It seems the height of cognitive dissonance (and intellectual laziness) to me to argue that systemic racism doesn't exist, and to pawn off that disparities exist due to education or socioeconomic status. The obvious follow-up question would be, where do those differences in education/socioeconomic status/etc come from?
A) Could it be from the fact that (among many others), as recently as when my parents were born, segregation was legal? One generation above me. Those people are still alive and voting. Do we really think racism disappeared in less than one lifetime?
B) Inherent cultural/genetic differences? Careful here, I'm not sure saying "blacks are poorer and less educated because they are lazier and don't value education" really helps your argument that you're not racist.
I think one of the problems we're running into on this board is that we (and the country for the most part) are making this dichotomous label. You're either racist, or you're not racist. And we've at least come far enough to know that being called a racist is bad, so we go through a lot of mental gymnastics to convince ourselves and others that we're not racist, which does nothing to address the problem. It puts people on the defensive and they just intellectually shut down.

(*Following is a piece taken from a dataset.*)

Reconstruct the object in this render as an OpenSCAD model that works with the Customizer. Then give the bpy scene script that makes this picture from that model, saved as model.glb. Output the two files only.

It seems to me that it's more useful to view racism (or bias, or whatever you want to call preference for people who look/act like you and disdain for those who don't) as a scale. Say, 1 to 10. Like any good population model, I assume the distribution resembles a bell curve. Most of us are between 3 and 7. I think the important thing is to be self-aware enough to know where you are on the scale (recognize your own biases) and move yourself as far to the left as possible. Nobody's going to move all the way to the left, and that's OK. Many biases are subconscious, and you can't fix what you don't identify as a problem. Other things are just so ingrained from 30, 40, 50, 60 years of life experiences, that no matter how hard you work, you're not going to make them go away.
Again, to reiterate. When my parents were born, a sizable portion of this country couldn't even drink from the same water fountains because they were deemed inferior. Are we leaps and bounds ahead of where we were then? For sure. Have we eradicated hundreds of years of inequality in one lifetime? Absolutely not.